Lectores de todo jaez, un año después de publicada, han elevado a obra maestra la novela La península de las casas vacías y la han calificado, con pasmosa e indubitada autoridad, como la mejor novela española sobre la Guerra Civil. Así la tildan no sólo jóvenes que tal vez no hayan ido más allá de Almudena Grandes o Julio Llamazares, sino veteranos lectores que puede que leyeran a Max Aub, Joan Sales o Juan Iturralde, por citar a tres autores de notables novelas sobre nuestra contienda, que además la padecieron en persona. ¿Asistimos, por ventura, a una época que nos está dando los mejores frutos jamás conocidos en varias artes o será que la memoria es débil y todo lo de hoy nos parece insuperable?
Si hasta recién pasada la Segunda Guerra Mundial el pasado tenía más prestigio que el presente y, ya fuera por convencimiento, ya por respeto a los predecesores, se pensaba que lo que el tiempo había decantado estaba por encima de lo actual, de obras entre las que aquél aún no había hecho su criba, desde entonces se empezó a mirar lo nuevo como lo mejor. Pasó en el cine, la literatura, la música, etc. Los jóvenes autores, a partir de los años 60, fueron tomados súbitamente por más valiosos que los John Ford, Proust, Falla, etc. Lo actual no traía, por serlo, la brillantez o el aura de lo novedoso, la atención concitada por su mera novedad; también trajo, ipso facto, el prestigio de superar, tornarse superior, a todo lo antecedente. De ahí que empezaran a sucederse las generaciones más preparadas de la historia, porque la última en llegar era siempre la mejor, aunque no se sepa muy bien de qué se habla cuando hablamos de “preparación”, y hayamos perdido ya la cuenta de cuántas han pasado desde que la algo lejana primera fue bautizada como tal.

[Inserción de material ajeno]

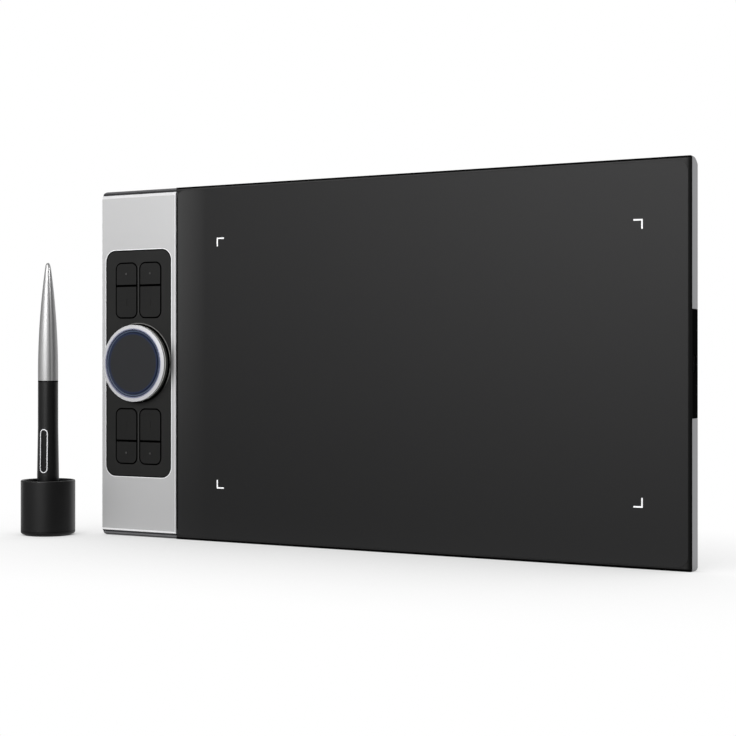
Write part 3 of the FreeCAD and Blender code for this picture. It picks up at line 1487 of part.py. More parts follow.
def flat_cables():
    half = "ribbon_thickness / 2"
    owner = new_body()
    path = sketch(owner, "level", RIBBON_LOW)
    start_y = f"({CONTROL_REAR} + connector_height / 2)"
    end_y = f"({MAIN_FRONT} - connector_height / 2)"
    start_x = f"{CONTROL_PLUG} + connector_length"
    outline(path, [
        (start_x, f"{start_y} - {half}"),
        (MAIN_BOARD_LEFT, f"{end_y} - {half}"),
        (MAIN_BOARD_LEFT, f"{end_y} + {half}"),
        (start_x, f"{start_y} + {half}"),
    ])
    pad(owner, path, "ribbon_width")
    finish("control_ribbon", owner)
    lead = new_body()
    path = sketch(lead, "level", SENSOR_LEAD_LOW)
    edge = SENSOR_RIGHT
    far = f"({edge} + connector_side + connector_length / 2)"
    top = f"({SEAM} + sensor_thickness / 3)"
    plug_front = f"({MAIN_FRONT} - connector_height)"
    outline(path, [
        (edge, top),
        (far, top),
        (far, plug_front),
        (f"{far} - ribbon_thickness", plug_front),
        (f"{far} - ribbon_thickness", f"{top} + ribbon_thickness"),
        (edge, f"{top} + ribbon_thickness"),
    ])
    pad(lead, path, "sensor_lead_width")
    finish("sensor_ribbon", lead)


# Pen stand: a base with spare nibs, and a cup that twists on its neck.
STAND_NECK = "(stand_radius - stand_neck_inset)"
NIB_RING = f"((stand_well_radius + {STAND_NECK}) / 2)"


def pen_stand():
    foot = new_body()
    drawing = sketch(foot, "level", "0")
    circle(drawing, "stand_radius - stand_edge - stand_foot_inset")
    pad(foot, drawing, "stand_foot_height")
    finish("stand_foot", stand_here(foot))
    base = new_body()
    turned(base, "plan", [
        ("0", "stand_foot_height"),
        ("stand_radius - stand_edge", "stand_foot_height", "stand_edge", -1),
        ("stand_radius", "stand_foot_height + stand_edge"),
        ("stand_radius", "stand_seam"),
        (STAND_NECK, "stand_seam"),
        (STAND_NECK, "stand_neck_top"),
        ("stand_well_radius", "stand_neck_top"),
        ("stand_well_radius", "stand_well_floor"),
        ("0", "stand_well_floor"),
    ])
    hole = sketch(base, "level", "stand_neck_top")
    circle(hole, "nib_radius + spare_nib_gap", NIB_RING, "0")
    bore = pocket(base, hole, "stand_neck_top - spare_nib_bottom")
    doc.recompute()
    ring_pattern(base, bore, "Z_Axis", SPARE_NIBS)
    finish("stand_base", stand_here(base))
    nibs = []
    for number in range(SPARE_NIBS):
        turn = 2 * math.pi * number / SPARE_NIBS
        x = f"{STAND_X} + {NIB_RING} * {round(math.cos(turn), 6)}"
        y = f"{STAND_Y} + {NIB_RING} * {round(math.sin(turn), 6)}"
        nibs.append(rod("nib_radius", "z", "spare_nib_bottom",
                        "spare_nib_bottom + spare_nib_length", x, y))
    finish("spare_nibs", group(nibs))
    cup = new_body()
    turned(cup, "plan", [
        (f"{STAND_NECK} + stand_turn_gap", "stand_seam + stand_seam_gap"),
        ("stand_radius", "stand_seam + stand_seam_gap"),
        ("stand_radius", "stand_height - stand_lip", "stand_lip", -1),
        ("stand_radius - stand_lip", "stand_height"),
        ("stand_radius - stand_wall + stand_lip", "stand_height", "stand_lip", -1),
        ("stand_radius - stand_wall", "stand_height - stand_lip"),
        ("stand_radius - stand_wall", "stand_dish_edge + stand_wall", "stand_wall", 1),
        ("stand_radius - 2 * stand_wall", "stand_dish_edge"),
        ("liner_radius + liner_lip", "stand_dish_centre"),
        ("liner_radius", "stand_dish_centre"),
        ("liner_radius", "stand_web_bottom"),
        (f"{STAND_NECK} + stand_turn_gap", "stand_web_bottom"),
    ])
    finish("stand_cup", stand_here(cup))
    liner = new_body()
    nose_slope = "(nose_top_radius - nose_tip_radius) / (nose_top - nose_bottom)"
    entry = f"nose_tip_radius + {nose_slope} * (stand_web_bottom - nose_bottom)"
    lip_top = "stand_dish_centre + liner_lip_height"
    turned(liner, "plan", [
        (f"{entry} + 3 * liner_gap", "stand_web_bottom"),
        ("liner_radius", "stand_web_bottom"),
        ("liner_radius", "stand_dish_centre"),
        ("liner_radius + liner_lip", "stand_dish_centre"),
        ("liner_radius + liner_lip", lip_top),
        ("nose_top_radius + 2 * liner_gap", lip_top),
    ])
    finish("stand_liner", stand_here(liner))


# Pen, nib down. Every piece is turned about the stand's axis.
GRIP_SLOPE = "((grip_belly_radius - grip_waist_radius) / (grip_waist - grip_belly))"


def pen_shells():
    nose = new_body()
    turned(nose, "plan", [
        ("nib_radius + nib_gap", "nose_bottom"),
        ("nose_tip_radius", "nose_bottom", "nose_bow", -1),
        ("nose_top_radius", "nose_top"),
        ("grip_lower_bore - spigot_gap", "nose_top"),
        ("grip_lower_bore - spigot_gap", "nose_top + nose_spigot"),
        ("nose_cavity_radius", "nose_top + nose_spigot"),
        ("nose_cavity_radius", "nose_cavity_bottom"),
        ("nib_radius + nib_gap", "nose_cavity_bottom"),
    ])
    finish("pen_nose", stand_here(nose, 1))
    grip = new_body()
    turned(grip, "plan", [
        ("grip_lower_bore", "nose_top"),
        ("nose_top_radius", "nose_top", "grip_bow", -1),
        ("grip_belly_radius", "grip_belly"),
        ("grip_waist_radius", "grip_waist"),
        ("grip_top_radius", "grip_top"),
        ("grip_bore", "grip_top"),
        ("grip_bore", "grip_step"),
        ("grip_lower_bore", "grip_step"),
    ])
    opening = sketch(grip, "plan", "0")
    stadium(opening, "(bezel_width + 2 * bezel_gap)", "(bezel_height + 2 * bezel_gap)",
            "bezel_middle")
    pocket(grip, opening, "2 * grip_belly_radius", backwards=True)
    pivot = sketch(grip, "side", "-rocker_pin_length / 2")
    circle(pivot, "rocker_pin_radius", "-rocker_pin_depth", "bezel_middle")
    pocket(grip, pivot, "rocker_pin_length", backwards=True)
    finish("pen_grip", stand_here(grip, 1))
    tail = new_body()
    turned(tail, "plan", [
        ("grip_bore - spigot_gap - tail_wall", "grip_top - tail_spigot"),
        ("grip_bore - spigot_gap", "grip_top - tail_spigot"),
        ("grip_bore - spigot_gap", "grip_top"),
        ("grip_top_radius", "grip_top", "tail_bow", -1),
        ("tail_shoulder_radius", "tail_tip - tail_tip_height", "tail_tip_bow", -1),
        ("tail_tip_flat", "tail_tip"),
        ("0", "tail_tip"),
        ("0", "tail_bore_top"),
        ("grip_bore - spigot_gap - tail_wall", "tail_bore_top - 2 * tail_spigot"),
    ])
    facet = sketch(tail, "plan", "0")
    outline(facet, [
        ("tail_facet_from", "tail_tip + 1"),
        ("tail_facet_from", "tail_tip"),
        ("tail_facet_to", "tail_tip - tail_facet_height"),
        ("2 * tail_facet_to", "tail_tip - tail_facet_height"),
        ("2 * tail_facet_to", "tail_tip + 1"),
    ])
    pocket(tail, facet)
    finish("pen_tail", stand_here(tail, 1))


def pen_inside():
    nib = new_body()
    turned(nib, "plan", [
        ("0", "nib_tip"),
        ("nib_radius / 3", "nib_tip", "nib_radius", -1),
        ("nib_radius", "nib_tip + nib_radius"),
        ("nib_radius", "nib_tip + nib_length"),
        ("0", "nib_tip + nib_length"),
    ])
    finish("pen_nib", stand_here(nib, 1))
    ferrite = new_body()
    bottom = "nose_cavity_bottom"
    turned(ferrite, "plan", [
        ("nib_radius + nib_gap", bottom),
        ("ferrite_radius", bottom),
        ("ferrite_radius", f"{bottom} + ferrite_length"),
        ("nib_radius + nib_gap", f"{bottom} + ferrite_length"),
    ])
    finish("pen_ferrite", stand_here(ferrite, 1))
    coil = new_body()
    coil_bottom = f"{bottom} + coil_inset"
    turned(coil, "plan", [
        ("ferrite_radius", coil_bottom),
        ("coil_radius", coil_bottom),
        ("coil_radius", f"{coil_bottom} + coil_length"),
        ("ferrite_radius", f"{coil_bottom} + coil_length"),
    ])
    finish("pen_coil", stand_here(coil, 1))
    gauge_bottom = "nib_tip + nib_length + gauge_gap"
    gauge = new_body()
    drawing = sketch(gauge, "level", gauge_bottom)
    circle(drawing, "gauge_radius")
    pad(gauge, drawing, "gauge_height")
    finish("pen_pressure_sensor", stand_here(gauge, 1))
    board_bottom = f"{gauge_bottom} + gauge_height"
    board = new_body()
    drawing = sketch(board, "level", board_bottom)
    rectangle(drawing, "-pen_board_width / 2", "-pen_board_thickness / 2",
              "pen_board_width / 2", "pen_board_thickness / 2")
    pad(board, drawing, f"pen_board_top - ({board_bottom})")
    finish("pen_board", stand_here(board, 1))
    switches = []
    half = "pen_switch_side / 2"
    for side in ("+", "-"):
        switch = new_body()
        z = f"bezel_middle {side} pen_switch_spread"
        front = "-pen_board_thickness / 2 - pen_switch_height"
        plate(switch, lambda d: rectangle(d, f"-{half}", f"{z} - {half}", half, f"{z} + {half}"),
              front, "-pen_board_thickness / 2")
        switches.append(stand_here(switch, 1))
    finish("pen_switches", group(switches))


def pen_rocker_set():
    """The side switch: a bright line let into the grip, and a rocker on a cross pin in it."""
    def shell(rise, thickness):
        """A slice of the grip's own taper, so that what is cut from it follows the barrel."""
        low = "bezel_middle - bezel_height / 2 - 1"
        high = "bezel_middle + bezel_height / 2 + 1"
        owner = new_body()
        at_low = f"grip_belly_radius - {GRIP_SLOPE} * ({low} - grip_belly) + {rise}"
        at_high = f"grip_belly_radius - {GRIP_SLOPE} * ({high} - grip_belly) + {rise}"
        turned(owner, "plan", [
            (f"{at_low} - {thickness}", low),
            (at_low, low),
            (at_high, high),
            (f"{at_high} - {thickness}", high),
        ])
        return owner

    def keep(owner, draw):
        """Keeps only what is in front of the axis and inside the line that draw makes."""
        drawing = sketch(owner, "plan", "0")
        reach = "3 * grip_belly_radius"
        rectangle(drawing, f"-{reach}", "bezel_middle - bezel_height", reach,
                  "bezel_middle + bezel_height")
        draw(drawing)
        pocket(owner, drawing, reach, backwards=True)
        behind = sketch(owner, "plan", "0")
        rectangle(behind, f"-{reach}", "bezel_middle - bezel_height", reach,
                  "bezel_middle + bezel_height")
        pocket(owner, behind, reach)

    bezel = shell("bezel_proud", "bezel_thickness")
    keep(bezel, lambda d: stadium(d, "bezel_width", "bezel_height", "bezel_middle"))
    inner_width = "(bezel_width - 2 * bezel_line)"
    inner_height = "(bezel_height - 2 * bezel_line)"
    hole = sketch(bezel, "plan", "0")
    stadium(hole, inner_width, inner_height, "bezel_middle")
    pocket(bezel, hole, "3 * grip_belly_radius", backwards=True)
    finish("pen_bezel", stand_here(bezel, 1))
    rocker = shell("-rocker_sunk", "rocker_thickness")
    keep(rocker, lambda d: stadium(d, f"({inner_width} - 2 * rocker_gap)",
                                   f"({inner_height} - 2 * rocker_gap)", "bezel_middle"))
    lug = sketch(rocker, "side", "-rocker_lug_width / 2")
    rectangle(lug, "-grip_waist_radius + rocker_thickness / 4",
              "bezel_middle - rocker_lug_height / 2",
              "-rocker_pin_depth + 2 * rocker_pin_radius",
              "bezel_middle + rocker_lug_height / 2")
    pad(rocker, lug, "rocker_lug_width")
    bore = sketch(rocker, "side", "0")
    circle(bore, "rocker_pin_radius + rocker_pin_gap", "-rocker_pin_depth", "bezel_middle")
    pocket(rocker, bore)
    finish("pen_rocker", stand_here(rocker, 1))
    pin = new_body()
    drawing = sketch(pin, "side", "-rocker_pin_length / 2")
    circle(drawing, "rocker_pin_radius", "-rocker_pin_depth", "bezel_middle")
    pad(pin, drawing, "rocker_pin_length")
    finish("pen_rocker_pin", stand_here(pin, 1))


def tablet():
    back_cover()
    rubber_feet()
    cover_screws()
    port_block()
    usb_c_receptacle()
    strip_cover()
    front_frame()
    work_surface()
    sensor_stack()
    control_panel()
    for details in key_places():
        key(*details)
    control_board()
    lower, upper = key_groups()
    key_pad("lower_key_pad", *lower)
    key_pad("upper_key_pad", *upper)
    dial_ring()
    dial_rotor()
    magnet_ring()
    detent_spring()
    dial_hub()
    light_ring()
    touch_pieces()
    main_board()
    flat_cables()


def pen():
    pen_shells()
    pen_inside()
    pen_rocker_set()


def check_document():
    for thing in doc.Objects:
        if any(word in thing.State for word in ("Invalid", "Error")):
            raise RuntimeError(f"{thing.Name} ({thing.Label}) is {thing.State}")
    for node, thing in NODES.items():
        shape = thing.Shape
        if shape.isNull() or not shape.isValid() or not shape.Solids:
            raise RuntimeError(f"{node} has no valid solid")
        print(f"{node}: {len(shape.Solids)} solid, {shape.Volume:.1f} mm3")


tablet()
pen_stand()
pen()
doc.recompute()
check_document()
os.makedirs("parts", exist_ok=True)
for node, thing in NODES.items():
    thing.Shape.exportStep(f"parts/{node}.step")
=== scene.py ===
# %% [markdown]
# # A graphics tablet with its pen in a stand
#
# The tablet is a thin slab: a silver metal tray, a black drawing sheet, and on the left a
# silver strip with a black panel that holds eight keys and a turning dial. The pen stands nib
# down in a round cup. The solids come from the CAD model, so this file is about finishes and
# about the small things that solids leave out.

# %% Load the frame
import math

import bmesh
import bpy
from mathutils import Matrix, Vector


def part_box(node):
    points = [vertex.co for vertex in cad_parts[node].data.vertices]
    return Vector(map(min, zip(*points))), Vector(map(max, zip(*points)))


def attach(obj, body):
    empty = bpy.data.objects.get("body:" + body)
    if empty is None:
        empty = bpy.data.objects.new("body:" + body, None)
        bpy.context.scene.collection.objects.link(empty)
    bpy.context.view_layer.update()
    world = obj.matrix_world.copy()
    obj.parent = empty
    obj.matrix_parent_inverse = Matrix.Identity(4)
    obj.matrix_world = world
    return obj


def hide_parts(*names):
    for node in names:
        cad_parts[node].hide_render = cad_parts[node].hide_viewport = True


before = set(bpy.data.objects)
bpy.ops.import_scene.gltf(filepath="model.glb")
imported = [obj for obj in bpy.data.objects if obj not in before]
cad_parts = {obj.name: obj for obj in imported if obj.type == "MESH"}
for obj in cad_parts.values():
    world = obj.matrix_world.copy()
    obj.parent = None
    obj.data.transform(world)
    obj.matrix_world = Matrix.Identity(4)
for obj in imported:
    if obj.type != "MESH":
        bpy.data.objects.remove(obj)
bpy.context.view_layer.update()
MM = 0.001
print("pieces from the CAD model:", len(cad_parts))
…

Esta permanente atención a lo recién hecho impuso la prevalencia de la visión juvenil de la vida, no en quienes son jóvenes y sólo pueden verla con ojos a estrenar, sino de quienes, pese a sus présbitas miradas, se adhieren a esta visión. Y con ello vino un cierto enquistamiento en la misma. Alfredo Relaño dice que el mejor futbolista que ha existido es, para cada generación, el que vio en su juventud. Para mi señor padre fue Di Stéfano, para un tipo que ronde los setenta años es Cruyff y para mí es Maradona. Pero, con esta visión juvenil de la vida, muchos de quienes han visto a no pocos de los más geniales proclaman sin ambages que el mejor ha sido Messi, por ser el último de los grandes (por ahora). Entre pararnos a sopesar cuanto vimos, leímos, escuchamos o disfrutamos, y reconocer que quizá lo mejor no es lo último en llegar y quedarnos, si así lo afirmamos, un poco fuera de juego, o decir que lo es el actual, muchos no dudan en sumarse a la ola arrolladora de la novedad y, engullidos por la fuerza de su ímpetu, tomar por el mejor que jamás hubo a quien va en su cresta.